### Work instructions:
Locate the word "JSON" in the entries below, then gather every line that holds it.

### Dataset records:
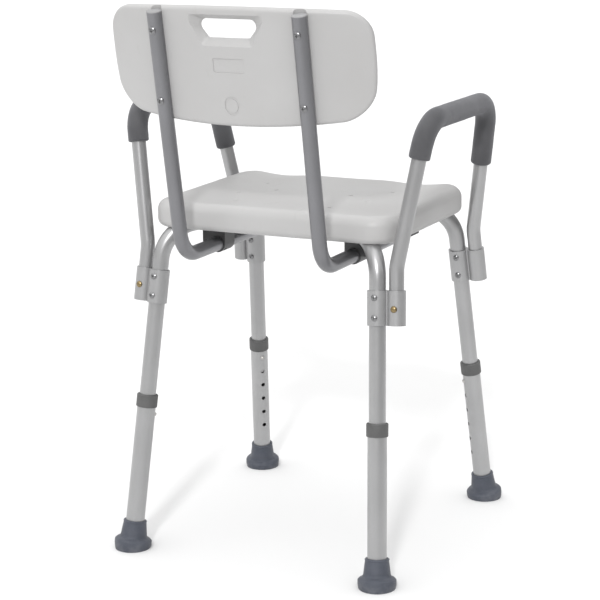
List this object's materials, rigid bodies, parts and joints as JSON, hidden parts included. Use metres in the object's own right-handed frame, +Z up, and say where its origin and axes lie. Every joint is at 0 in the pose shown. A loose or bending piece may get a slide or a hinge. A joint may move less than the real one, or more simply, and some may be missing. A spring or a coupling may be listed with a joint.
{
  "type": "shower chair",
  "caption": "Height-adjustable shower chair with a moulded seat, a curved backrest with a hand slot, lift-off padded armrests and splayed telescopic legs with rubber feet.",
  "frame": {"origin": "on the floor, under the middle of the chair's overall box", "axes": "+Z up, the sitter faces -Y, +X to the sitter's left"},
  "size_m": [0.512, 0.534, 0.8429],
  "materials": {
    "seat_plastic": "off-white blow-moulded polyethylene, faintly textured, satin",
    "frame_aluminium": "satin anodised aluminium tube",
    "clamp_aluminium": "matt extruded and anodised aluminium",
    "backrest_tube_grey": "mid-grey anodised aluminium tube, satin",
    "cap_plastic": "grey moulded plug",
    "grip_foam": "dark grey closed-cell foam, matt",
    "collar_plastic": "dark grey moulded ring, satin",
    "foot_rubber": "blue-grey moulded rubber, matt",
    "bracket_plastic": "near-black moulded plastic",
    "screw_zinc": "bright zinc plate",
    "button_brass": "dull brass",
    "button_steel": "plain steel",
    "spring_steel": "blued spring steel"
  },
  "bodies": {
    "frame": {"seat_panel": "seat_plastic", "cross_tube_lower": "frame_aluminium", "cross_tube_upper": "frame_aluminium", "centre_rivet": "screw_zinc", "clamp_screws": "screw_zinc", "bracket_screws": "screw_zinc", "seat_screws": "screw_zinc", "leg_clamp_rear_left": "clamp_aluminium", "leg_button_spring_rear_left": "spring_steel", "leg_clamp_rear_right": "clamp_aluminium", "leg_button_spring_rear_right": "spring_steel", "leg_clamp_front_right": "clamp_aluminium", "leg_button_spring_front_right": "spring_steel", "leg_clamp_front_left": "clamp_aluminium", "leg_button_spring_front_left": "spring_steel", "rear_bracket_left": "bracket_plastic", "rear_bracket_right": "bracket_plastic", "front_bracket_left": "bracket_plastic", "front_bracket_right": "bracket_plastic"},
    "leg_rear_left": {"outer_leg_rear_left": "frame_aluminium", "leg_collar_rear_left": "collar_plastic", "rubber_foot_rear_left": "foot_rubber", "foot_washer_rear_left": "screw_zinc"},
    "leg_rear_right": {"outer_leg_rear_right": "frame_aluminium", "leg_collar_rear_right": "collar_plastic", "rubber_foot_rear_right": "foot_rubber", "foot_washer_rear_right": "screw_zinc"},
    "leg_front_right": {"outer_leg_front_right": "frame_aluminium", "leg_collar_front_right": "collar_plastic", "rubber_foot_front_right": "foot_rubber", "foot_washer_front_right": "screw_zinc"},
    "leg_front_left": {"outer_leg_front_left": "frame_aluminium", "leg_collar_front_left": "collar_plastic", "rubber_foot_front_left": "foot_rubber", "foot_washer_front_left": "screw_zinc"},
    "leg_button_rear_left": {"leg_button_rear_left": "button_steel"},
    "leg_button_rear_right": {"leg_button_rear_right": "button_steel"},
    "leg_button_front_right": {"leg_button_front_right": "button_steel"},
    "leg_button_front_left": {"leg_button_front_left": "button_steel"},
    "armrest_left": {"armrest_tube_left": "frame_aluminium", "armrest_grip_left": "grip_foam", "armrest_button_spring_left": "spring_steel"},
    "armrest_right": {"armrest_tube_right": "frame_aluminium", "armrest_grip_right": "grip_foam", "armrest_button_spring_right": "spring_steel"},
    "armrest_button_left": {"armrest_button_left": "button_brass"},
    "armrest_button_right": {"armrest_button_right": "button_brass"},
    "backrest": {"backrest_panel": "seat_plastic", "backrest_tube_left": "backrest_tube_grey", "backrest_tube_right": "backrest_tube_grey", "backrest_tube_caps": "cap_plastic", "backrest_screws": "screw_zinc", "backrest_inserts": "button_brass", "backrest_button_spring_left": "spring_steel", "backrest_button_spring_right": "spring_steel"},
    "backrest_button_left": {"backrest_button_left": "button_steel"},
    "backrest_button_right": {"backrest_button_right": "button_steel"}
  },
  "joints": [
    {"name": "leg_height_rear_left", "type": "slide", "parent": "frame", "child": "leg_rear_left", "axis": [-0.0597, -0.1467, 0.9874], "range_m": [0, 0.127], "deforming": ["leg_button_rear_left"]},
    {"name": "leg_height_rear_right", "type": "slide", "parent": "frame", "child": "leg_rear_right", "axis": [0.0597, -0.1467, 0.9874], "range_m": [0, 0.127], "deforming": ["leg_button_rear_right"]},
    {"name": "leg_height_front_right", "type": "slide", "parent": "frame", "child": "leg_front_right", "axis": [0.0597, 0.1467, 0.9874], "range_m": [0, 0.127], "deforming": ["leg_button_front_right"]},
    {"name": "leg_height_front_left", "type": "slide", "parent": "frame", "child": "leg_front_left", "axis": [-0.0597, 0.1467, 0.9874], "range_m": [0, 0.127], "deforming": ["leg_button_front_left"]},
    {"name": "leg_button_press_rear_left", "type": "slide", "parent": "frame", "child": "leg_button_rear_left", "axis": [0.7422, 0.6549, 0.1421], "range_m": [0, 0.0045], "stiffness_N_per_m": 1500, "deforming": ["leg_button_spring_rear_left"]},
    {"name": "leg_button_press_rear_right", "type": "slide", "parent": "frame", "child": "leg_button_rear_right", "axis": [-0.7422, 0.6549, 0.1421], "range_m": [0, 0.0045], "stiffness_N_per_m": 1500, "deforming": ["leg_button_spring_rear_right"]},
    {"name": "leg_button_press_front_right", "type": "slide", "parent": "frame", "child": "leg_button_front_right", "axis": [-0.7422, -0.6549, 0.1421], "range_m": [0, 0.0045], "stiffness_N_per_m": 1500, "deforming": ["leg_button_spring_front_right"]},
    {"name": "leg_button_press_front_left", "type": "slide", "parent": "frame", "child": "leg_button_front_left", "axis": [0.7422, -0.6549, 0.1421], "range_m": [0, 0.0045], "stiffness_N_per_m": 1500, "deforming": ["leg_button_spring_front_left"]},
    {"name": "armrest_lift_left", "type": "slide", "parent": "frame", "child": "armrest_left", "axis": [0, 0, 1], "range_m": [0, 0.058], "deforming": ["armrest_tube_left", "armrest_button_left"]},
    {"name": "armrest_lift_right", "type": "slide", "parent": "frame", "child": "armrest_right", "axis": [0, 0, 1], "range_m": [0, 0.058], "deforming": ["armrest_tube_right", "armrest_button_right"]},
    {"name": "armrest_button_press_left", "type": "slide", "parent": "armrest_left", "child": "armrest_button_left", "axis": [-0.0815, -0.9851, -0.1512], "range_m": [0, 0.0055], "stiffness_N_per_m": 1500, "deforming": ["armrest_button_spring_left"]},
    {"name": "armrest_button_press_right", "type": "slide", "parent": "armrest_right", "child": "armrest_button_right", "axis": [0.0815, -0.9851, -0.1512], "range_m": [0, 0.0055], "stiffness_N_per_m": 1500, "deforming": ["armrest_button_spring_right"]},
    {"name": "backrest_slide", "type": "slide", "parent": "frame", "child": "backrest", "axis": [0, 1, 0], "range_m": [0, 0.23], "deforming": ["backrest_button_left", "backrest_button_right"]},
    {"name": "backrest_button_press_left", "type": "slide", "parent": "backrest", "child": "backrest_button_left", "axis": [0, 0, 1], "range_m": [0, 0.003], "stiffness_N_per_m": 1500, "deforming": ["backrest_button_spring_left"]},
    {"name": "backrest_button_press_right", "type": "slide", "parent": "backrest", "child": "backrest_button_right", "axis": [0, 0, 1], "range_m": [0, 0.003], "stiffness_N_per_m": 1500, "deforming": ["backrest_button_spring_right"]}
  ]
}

---

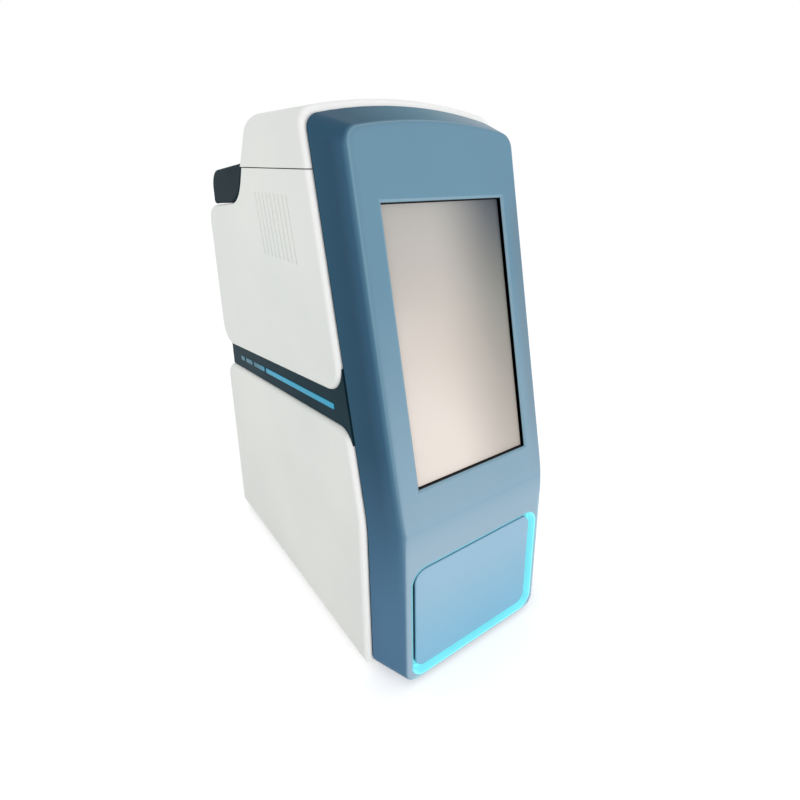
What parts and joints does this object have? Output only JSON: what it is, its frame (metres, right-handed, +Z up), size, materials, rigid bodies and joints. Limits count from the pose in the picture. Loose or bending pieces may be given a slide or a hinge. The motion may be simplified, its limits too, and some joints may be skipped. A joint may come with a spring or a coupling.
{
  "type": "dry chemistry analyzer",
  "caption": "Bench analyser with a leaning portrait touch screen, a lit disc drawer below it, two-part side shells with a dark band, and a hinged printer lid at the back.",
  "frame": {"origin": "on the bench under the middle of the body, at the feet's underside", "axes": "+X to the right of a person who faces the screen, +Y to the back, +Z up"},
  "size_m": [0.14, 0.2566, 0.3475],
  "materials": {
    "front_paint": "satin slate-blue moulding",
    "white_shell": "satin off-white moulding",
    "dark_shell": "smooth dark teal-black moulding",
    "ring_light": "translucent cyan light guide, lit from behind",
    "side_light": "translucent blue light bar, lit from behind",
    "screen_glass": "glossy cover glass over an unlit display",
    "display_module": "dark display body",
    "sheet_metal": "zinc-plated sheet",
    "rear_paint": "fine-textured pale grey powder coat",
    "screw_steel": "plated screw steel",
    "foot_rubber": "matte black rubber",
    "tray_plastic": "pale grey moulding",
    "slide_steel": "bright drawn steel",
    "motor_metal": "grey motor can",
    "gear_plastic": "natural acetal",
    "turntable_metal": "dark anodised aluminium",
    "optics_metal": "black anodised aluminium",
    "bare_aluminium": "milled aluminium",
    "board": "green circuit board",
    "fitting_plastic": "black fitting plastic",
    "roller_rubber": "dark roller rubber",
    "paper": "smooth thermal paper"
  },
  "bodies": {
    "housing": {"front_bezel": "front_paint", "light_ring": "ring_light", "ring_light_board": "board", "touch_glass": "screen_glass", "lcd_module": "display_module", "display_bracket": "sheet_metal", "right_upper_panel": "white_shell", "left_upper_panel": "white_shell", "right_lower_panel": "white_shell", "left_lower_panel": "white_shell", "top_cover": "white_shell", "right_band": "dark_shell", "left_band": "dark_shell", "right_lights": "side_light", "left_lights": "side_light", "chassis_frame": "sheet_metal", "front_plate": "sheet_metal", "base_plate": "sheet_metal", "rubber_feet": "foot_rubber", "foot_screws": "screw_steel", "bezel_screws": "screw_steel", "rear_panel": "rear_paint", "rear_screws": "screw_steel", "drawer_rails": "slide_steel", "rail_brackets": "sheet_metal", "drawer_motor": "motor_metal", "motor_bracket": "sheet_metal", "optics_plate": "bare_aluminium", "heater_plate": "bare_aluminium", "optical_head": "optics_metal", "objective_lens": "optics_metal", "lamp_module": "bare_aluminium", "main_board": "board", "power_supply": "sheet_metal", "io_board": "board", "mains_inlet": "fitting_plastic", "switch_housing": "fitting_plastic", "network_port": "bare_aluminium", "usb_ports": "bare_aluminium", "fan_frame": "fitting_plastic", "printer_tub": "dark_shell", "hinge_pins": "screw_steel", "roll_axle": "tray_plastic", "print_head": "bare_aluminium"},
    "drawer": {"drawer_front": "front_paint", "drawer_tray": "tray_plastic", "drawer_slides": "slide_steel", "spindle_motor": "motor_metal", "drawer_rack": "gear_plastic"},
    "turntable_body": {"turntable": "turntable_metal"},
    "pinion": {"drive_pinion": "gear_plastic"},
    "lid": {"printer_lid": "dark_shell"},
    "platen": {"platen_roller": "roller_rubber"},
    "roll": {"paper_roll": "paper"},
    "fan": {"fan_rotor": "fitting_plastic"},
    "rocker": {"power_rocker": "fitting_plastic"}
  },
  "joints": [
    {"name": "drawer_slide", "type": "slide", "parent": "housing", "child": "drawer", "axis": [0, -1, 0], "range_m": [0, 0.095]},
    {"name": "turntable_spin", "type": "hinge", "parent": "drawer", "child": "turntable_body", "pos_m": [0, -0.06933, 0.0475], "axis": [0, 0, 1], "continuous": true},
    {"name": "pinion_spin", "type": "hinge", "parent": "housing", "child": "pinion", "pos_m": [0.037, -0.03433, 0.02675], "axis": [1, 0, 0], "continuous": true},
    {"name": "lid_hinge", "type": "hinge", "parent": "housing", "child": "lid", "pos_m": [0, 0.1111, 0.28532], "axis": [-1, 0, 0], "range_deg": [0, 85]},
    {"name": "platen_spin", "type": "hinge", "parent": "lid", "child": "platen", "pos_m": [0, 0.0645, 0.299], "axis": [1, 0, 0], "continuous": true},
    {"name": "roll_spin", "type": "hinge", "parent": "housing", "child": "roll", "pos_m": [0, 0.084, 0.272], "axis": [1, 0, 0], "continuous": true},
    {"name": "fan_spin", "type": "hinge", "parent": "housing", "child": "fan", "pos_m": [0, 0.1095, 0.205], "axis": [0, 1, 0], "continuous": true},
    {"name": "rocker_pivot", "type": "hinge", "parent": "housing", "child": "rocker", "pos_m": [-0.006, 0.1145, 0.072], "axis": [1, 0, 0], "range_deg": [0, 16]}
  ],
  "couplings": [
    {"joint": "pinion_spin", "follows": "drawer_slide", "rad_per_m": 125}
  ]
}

### Result for this exercise:
List this object's materials, rigid bodies, parts and joints as JSON, hidden parts included. Use metres in the object's own right-handed frame, +Z up, and say where its origin and axes lie. Every joint is at 0 in the pose shown. A loose or bending piece may get a slide or a hinge. A joint may move less than the real one, or more simply, and some may be missing. A spring or a coupling may be listed with a joint.
What parts and joints does this object have? Output only JSON: what it is, its frame (metres, right-handed, +Z up), size, materials, rigid bodies and joints. Limits count from the pose in the picture. Loose or bending pieces may be given a slide or a hinge. The motion may be simplified, its limits too, and some joints may be skipped. A joint may come with a spring or a coupling.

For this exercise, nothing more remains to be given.